Despite positive economic momentum and widespread improvement in household finances, the majority of Britons are still feeling cautious about spending – especially on non-essentials. For many, higher living costs and flat wages remain a concern. Asked about their attitude towards nice-to-have items, almost three quarters (71%) say they are spending the same as – or even less than they were – during the recession. This suggests that many Britons are still living with a ‘downturn mindset’ which prevents them from enjoying their growing spending power.

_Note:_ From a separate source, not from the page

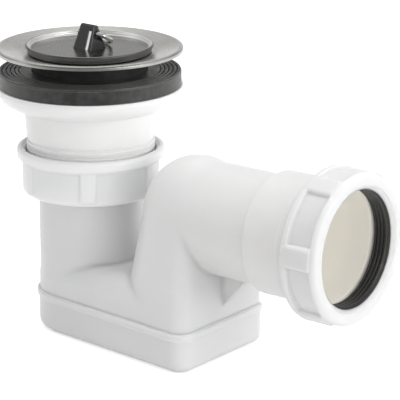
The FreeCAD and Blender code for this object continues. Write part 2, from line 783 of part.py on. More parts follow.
keel_outline(shaft_low, "riser_centre", "riser_radius", "base_length", "base_corner_radius", "side_taper",
             "-moulded_wall")
shaft_high = new_sketch(trap, "shaft_head", "XY_Plane", "-outlet_height")
keel_outline(shaft_high, "heel_centre", "outlet_radius - seam", "riser_top_length", "base_corner_radius",
             "riser_top_taper", "-moulded_wall")
loft(trap, "shaft", shaft_low, shaft_high, cut=True)
outlet_turned("waterway", [
    ("socket_end + socket_mouth", "0"),
    ("socket_end + socket_mouth", "socket_bore_radius + 2 * socket_mouth"),
    ("socket_end - socket_mouth", "socket_bore_radius"),
    ("socket_start + socket_step + moulded_wall", "socket_bore_radius"),
    ("socket_start + socket_step + moulded_wall", "outlet_radius - moulded_wall"),
    ("heel_centre", "outlet_radius - moulded_wall"),
    ("heel_centre - outlet_radius + moulded_wall", "0", "left", "outlet_radius - moulded_wall"),
], cut=True)
turned(trap, "inlet_tube", [
    ("tube_bore_radius", "-weld_line"),
    ("tube_radius", "-weld_line"),
    ("tube_radius", "collar_bottom"),
    ("collar_radius", "collar_bottom"),
    ("collar_radius", "collar_top"),
    ("tube_bore_radius", "collar_top"),
])
turned(trap, "inlet_bore", [
    ("0", "-weld_line"),
    ("tube_bore_radius", "-weld_line"),
    ("tube_bore_radius", "collar_top"),
    ("0", "collar_top"),
], cut=True)

# Base cap, welded on below the trap body, with a bead along the weld.
cap = new_body("base_cap")
cap_sketch = new_sketch(cap, "cap_outline", "XY_Plane", "-base_bottom")
keel_outline(cap_sketch, "0", "base_radius", "base_length", "base_corner_radius", "side_taper", "cap_proud")
cap_pad = padded(cap, "cap_block", cap_sketch, "base_bottom - weld_line")
floor_level = value("-base_bottom")
cap_round = rounded(cap, "cap_edge", cap_pad, "cap_edge_round", lambda edge: lies_at(edge, floor_level))
bead_sketch = new_sketch(cap, "bead_outline", "XY_Plane", "-weld_line - bead_drop - bead_height")
keel_outline(bead_sketch, "0", "base_radius", "base_length", "base_corner_radius", "side_taper", "bead_proud")
bead = padded(cap, "bead", bead_sketch, "bead_height")
bead_levels = (value("-weld_line - bead_drop - bead_height"), value("-weld_line - bead_drop"))
bead_edge_end = value("base_length + bead_proud")
bead_edge_start = value("-base_radius - bead_proud")


def on_bead(edge):
    """True for the outer edges of the bead, above and below."""
    at_level = any(lies_at(edge, level) for level in bead_levels)
    reach = value("bead_proud + cap_proud") / 2
    middle = edge.valueAt((edge.FirstParameter + edge.LastParameter) / 2)
    side = (middle.x * value("base_turn_sin") - abs(middle.y) * value("base_turn_cos"))
    outer_side = -side > value("base_radius") + reach
    outer_end = middle.x > value("base_length") + reach
    outer_start = math.hypot(middle.x, middle.y) > value("base_radius") + reach and middle.x < 0
    return at_level and (outer_side or outer_end or outer_start)


rounded(cap, "bead_edge", bead, "0.9 * (bead_proud - cap_proud)", on_bead)
cap_hollow = new_sketch(cap, "cap_hollow_outline", "XY_Plane", "-base_bottom + moulded_wall")
keel_outline(cap_hollow, "0", "base_radius", "base_length", "base_corner_radius", "side_taper",
             "-moulded_wall")
padded(cap, "cap_hollow", cap_hollow, "base_bottom - weld_line - moulded_wall", cut=True, reverse=True)


def outlet_body(label):
    """A body whose own X axis is the outlet's axis."""
    body = new_body(label)
    bind(body, "Placement.Base.z", "-outlet_height")
    return body


# Outlet nut: a back ring, a waist bridged by grip lugs, and a round front with the mouth
# for the waste pipe.
nut = outlet_body("outlet_nut")
nut_path = [
    ("nut_back", "nut_radius - nut_edge_round"),
    ("nut_back", "nut_thread_bore + thread_depth"),
]
nut_path += thread_steps("nut_thread_bore", "thread_depth", "nut_back + nut_thread_inset",
                         "outlet_thread_turns", "1", swap=True)
nut_path += [
    ("nut_front - nut_lip", "nut_thread_bore"),
    ("nut_front - nut_lip", "nut_bore_radius"),
    ("nut_front - nut_mouth_round", "nut_bore_radius"),
    ("nut_front", "nut_bore_radius + nut_mouth_round", "right", "nut_mouth_round"),
    ("nut_front", "nut_face_radius - nut_front_round"),
    ("nut_front - nut_front_round", "nut_face_radius", "left", "nut_front_round"),
    ("nut_front - nut_waist_end", "nut_waist_radius"),
    ("nut_back + nut_ring_width + nut_ring_slope", "nut_waist_radius"),
    ("nut_back + nut_ring_width", "nut_radius"),
    ("nut_back + nut_edge_round", "nut_radius"),
]
turned(nut, "nut_turning", nut_path, axis="H_Axis")
lug_sketch = new_sketch(nut, "nut_lug_outline", "YZ_Plane", "nut_back + nut_ring_width / 2")
closed_outline(lug_sketch, [
    ("-nut_lug_width / 2", "nut_waist_radius - grip_rib_root"),
    ("nut_lug_width / 2", "nut_waist_radius - grip_rib_root"),
    ("nut_lug_width / 2", "nut_radius - nut_lug_round"),
    ("nut_lug_width / 2 - nut_lug_round", "nut_radius", "left", "nut_lug_round"),
    ("-nut_lug_width / 2 + nut_lug_round", "nut_radius"),
    ("-nut_lug_width / 2", "nut_radius - nut_lug_round", "left", "nut_lug_round"),
])
bind(lug_sketch, "AttachmentOffset.Rotation.Angle", "outlet_rib_turn")
nut_lug = padded(nut, "nut_lug", lug_sketch, "nut_length - nut_ring_width / 2 - nut_front_round")
repeated(nut, "nut_lugs", nut_lug, "grip_rib_count", role="X_Axis")

# Slip ring, between the nut and the seal, so that the seal doesn't turn with the nut.
slip = outlet_body("slip_ring")
turned(slip, "slip_turning", [
    ("slip_back", "nut_bore_radius"),
    ("slip_back + slip_ring_width", "nut_bore_radius"),
    ("slip_back + slip_ring_width", "nut_thread_bore - thread_gap"),
    ("slip_back", "nut_thread_bore - thread_gap"),
], axis="H_Axis")

# Outlet seal: a rubber ring with grooves in its bore that grips the waste pipe.
grip = outlet_body("outlet_seal")
grip_path = [
    ("seal_back", "outlet_thread_radius"),
    ("seal_back", "outlet_seal_bore + outlet_seal_groove"),
]
groove_pitch = "(outlet_seal_length / outlet_seal_lips)"
for groove in range(int(value("outlet_seal_lips"))):
    begin = "seal_back + %d * %s" % (groove, groove_pitch)
    grip_path += [
        ("%s + 0.3 * %s" % (begin, groove_pitch), "outlet_seal_bore"),
        ("%s + 0.7 * %s" % (begin, groove_pitch), "outlet_seal_bore"),
        ("%s + %s" % (begin, groove_pitch), "outlet_seal_bore + outlet_seal_groove"),
    ]
grip_path += [("seal_back + outlet_seal_length", "outlet_thread_radius")]
turned(grip, "grip_moulding", grip_path, axis="H_Axis")

# Plug: a rubber stopper whose lug stands up through a stainless dish with a hemmed rim. The
# dish has a tab bent up in the slot of the lug, and a wire ring goes through both.
stopper = new_body("plug_body")
turned(stopper, "stopper_moulding", [
    ("0", "plug_under - plug_depth"),
    ("plug_foot_radius - plug_foot_round", "plug_under - plug_depth"),
    ("plug_foot_radius", "plug_under - plug_depth + plug_foot_round", "left", "plug_foot_round"),
    ("seat_radius - plug_seat_gap", "ledge_level - 2 * ledge_bend"),
    ("seat_radius", "ledge_level + plug_seat_gap"),
    ("plug_foot_edge", "ledge_level + plug_seat_gap"),
    ("plug_foot_edge", "plug_under"),
    ("0", "plug_under"),
])
lug_low = new_sketch(stopper, "lug_foot", "XY_Plane", "plug_under")
lug_high = new_sketch(stopper, "lug_head", "XY_Plane", "lug_crown_level")
lug_plans = ((lug_low, "lug_width", "lug_depth"), (lug_high, "lug_top_width", "lug_top_depth"))
for sketch, width, depth in lug_plans:
    closed_outline(sketch, [
        ("-%s / 2" % width, "-%s / 2" % depth),
        ("%s / 2" % width, "-%s / 2" % depth),
        ("%s / 2" % width, "%s / 2" % depth),
        ("-%s / 2" % width, "%s / 2" % depth),
    ])
    bind(sketch, "AttachmentOffset.Rotation.Angle", "lug_turn")
loft(stopper, "lug_stem", lug_low, lug_high)


def across_lug(body, name, level):
    """A sketch square to the lug's eye, whose origin lies on the eye's line at a level."""
    sketch = new_sketch(body, name, "YZ_Plane")
    bind(sketch, "AttachmentOffset.Base.y", level)
    bind(sketch, "AttachmentOffset.Rotation.Pitch", "lug_turn")
    return sketch


crown_sketch = across_lug(stopper, "lug_crown_outline", "lug_crown_level")
circle_outline(crown_sketch, "0", "0", "lug_top_depth / 2")
padded(stopper, "lug_crown", crown_sketch, "lug_top_width", both_ways=True)
slot_cut = new_sketch(stopper, "lug_slot_outline", "XY_Plane", "plug_under")
closed_outline(slot_cut, [
    ("lug_slot_offset - lug_slot / 2", "-lug_depth"),
    ("lug_slot_offset + lug_slot / 2", "-lug_depth"),
    ("lug_slot_offset + lug_slot / 2", "lug_depth"),
    ("lug_slot_offset - lug_slot / 2", "lug_depth"),
])
bind(slot_cut, "AttachmentOffset.Rotation.Angle", "lug_turn")
padded(stopper, "lug_slot", slot_cut, "lug_slot_height", cut=True, reverse=True)


def eye_cut(body, name, length):
    """The hole for the ring's wire."""
    sketch = across_lug(body, name + "_outline", "ring_level")
    circle_outline(sketch, "0", "0", "ring_wire / 2 + ring_eye_gap")
    padded(body, name, sketch, length, cut=True, both_ways=True)


eye_cut(stopper, "lug_eye", "2 * lug_width")

disc = new_body("plug_cap")
turned(disc, "disc_pressing", [
    ("0", "plug_under"),
    ("plug_foot_edge", "plug_under"),
    ("plug_disc_radius", "plug_rim_top - plug_hem_round"),
    ("plug_disc_radius - plug_hem_round", "plug_rim_top", "left", "plug_hem_round"),
    ("plug_disc_radius - 2 * plug_hem_round", "plug_rim_top - plug_hem_round", "left", "plug_hem_round"),
    ("plug_floor_radius + plug_floor_bend", "plug_disc_top + plug_floor_bend"),
    ("plug_floor_radius", "plug_disc_top", "right", "plug_floor_bend"),
    ("0", "plug_disc_top"),
])
leaf_holes = new_sketch(disc, "leaf_hole_outline", "XY_Plane", "plug_under - plug_disc_sheet")
for side, tag in (("1", "a"), ("-1", "b")):
    inner = "lug_slot_offset + %s * (lug_slot / 2 - tab_gap)" % side
    outer = "%s * (lug_width / 2 + tab_gap)" % side
    closed_outline(leaf_holes, [
        (inner, "-lug_depth / 2 - tab_gap"),
        (outer, "-lug_depth / 2 - tab_gap"),
        (outer, "lug_depth / 2 + tab_gap"),
        (inner, "lug_depth / 2 + tab_gap"),
    ], tag)
bind(leaf_holes, "AttachmentOffset.Rotation.Angle", "lug_turn")
padded(disc, "leaf_holes", leaf_holes, "3 * plug_disc_sheet", cut=True, reverse=True)
tab_sketch = across_lug(disc, "tab_outline", "plug_under")
bind(tab_sketch, "AttachmentOffset.Base.z", "lug_slot_offset")
closed_outline(tab_sketch, [
    ("-tab_foot", "0"),
    ("tab_foot", "0"),
    ("tab_foot - lug_slope * tab_height", "tab_height"),
    ("-tab_foot + lug_slope * tab_height", "tab_height"),
])
padded(disc, "tab", tab_sketch, "lug_slot - 2 * tab_gap", both_ways=True)
eye_cut(disc, "tab_eye", "2 * lug_width")

# Wire ring of the plug, a D whose straight bar turns in the eye of the lug. Its own X axis
# is the eye's axis, and it lies back on the disc.
ring = new_body("plug_ring")
bind(ring, "Placement.Base.z", "ring_level")
bind(ring, "Placement.Rotation.Yaw", "lug_turn")
bind(ring, "Placement.Rotation.Roll", "-ring_droop")
wire_line = new_sketch(ring, "ring_line", "XY_Plane")
closed_outline(wire_line, [
    ("0", "0"),
    ("ring_radius - ring_corner", "0"),
    ("ring_radius", "ring_corner", "left", "ring_corner"),
    ("ring_radius", "ring_corner + ring_side"),
    ("0", "ring_reach", "left", "ring_radius"),
    ("-ring_radius", "ring_corner + ring_side", "left", "ring_radius"),
    ("-ring_radius", "ring_corner"),
    ("-ring_radius + ring_corner", "0", "left", "ring_corner"),
])
wire_section = new_sketch(ring, "ring_section", "YZ_Plane")
circle_outline(wire_section, "0", "0", "ring_wire / 2")
wire = ring.newObject("PartDesign::AdditivePipe", "ring_wire_sweep")
wire.Profile = wire_section
wire.Spine = wire_line

doc.recompute()

faults = [item.Name for item in doc.Objects if "Invalid" in item.State or "Error" in item.State]
bodies = [item for item in doc.Objects if item.TypeId == "PartDesign::Body"]
for body in bodies:
    shape = body.Shape
    if shape.isNull() or not shape.isValid() or len(shape.Solids) != 1:
        faults.append("%s (%d solids)" % (body.Label, len(shape.Solids)))
if faults:
    raise RuntimeError("failed: " + ", ".join(faults))
for body in bodies:
    body.Shape.exportStep("parts/%s.step" % body.Label)
    print("%-16s %9.1f mm3" % (body.Label, body.Shape.Volume))
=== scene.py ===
import math

import bmesh
import bpy
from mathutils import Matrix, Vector


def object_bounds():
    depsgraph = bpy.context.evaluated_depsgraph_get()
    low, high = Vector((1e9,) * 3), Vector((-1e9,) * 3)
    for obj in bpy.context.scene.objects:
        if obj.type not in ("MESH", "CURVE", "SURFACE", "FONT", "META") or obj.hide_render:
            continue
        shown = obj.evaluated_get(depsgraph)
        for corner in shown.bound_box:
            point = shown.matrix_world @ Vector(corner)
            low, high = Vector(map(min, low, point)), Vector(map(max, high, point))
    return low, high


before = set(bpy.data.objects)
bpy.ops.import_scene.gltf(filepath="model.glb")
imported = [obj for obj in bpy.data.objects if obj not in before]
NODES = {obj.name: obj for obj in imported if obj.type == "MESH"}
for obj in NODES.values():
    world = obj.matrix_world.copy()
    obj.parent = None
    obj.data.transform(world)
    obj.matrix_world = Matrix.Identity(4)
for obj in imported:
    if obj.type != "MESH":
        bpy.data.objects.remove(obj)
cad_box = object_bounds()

# Pressed stainless flange. It is one drawn sheet with a satin face, polished a little where
# it was buffed in rings on a lathe. The outward faces of its lip take a darker copy of the steel,
# painted shade for the dark reflection along the lip.
FLANGE_STEEL = (0.8, 0.79, 0.76, 1)
LIP_PAINTED_SHADE = (0.42, 0.415, 0.4, 1)
FLANGE_FINISH = {"roughness": 0.3, "line_pitch": 0.0004, "line_depth": 0.00003}
LIP_REACH = 0.034
LIP_LEAN = 0.4
STEEL_CLOUDS = 140
TARNISH = 0.9
SMOOTHEST = -0.07
ROUGHEST = 0.1
LINE_STRENGTH = 0.25
LEAST_REACH = 0.001


def new_material(name):
    """A node material and its shader."""
    material = bpy.data.materials.new(name)
    material.use_nodes = True
    return material, material.node_tree.nodes["Principled BSDF"]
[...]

“Consumer purchasing power was squeezed for an extended period… People haven't forgotten what things were like during the downturn.” Howard Archer, IHS Economics

Nearly a third (31%) are reluctant to splash out on non-essential items even though they also admit to having more money overall than they did a year ago, and value for money is a key driver for consumers as 72% say it’s the key factor when making non-essential purchases.

“People have become a lot more selective in their non-essential purchases... They save up for purchases that will benefit them, such as the Apple Watch or a new phone.” Robert Gregory, Global Research Director, Planet Retail

Consumer confidence spread across UK regions

In the third quarter of 2015, only the North West saw spending rise year-on-year. Northern Ireland, Wales, the South East and London all saw annual growth fall sharply compared to the second quarter. Those living in London are most likely (41%) to say they feel better off than they were expecting to be a year ago, whilst those in Wales (24%) are least likely to feel that they are, closely followed by those in the South West (27%).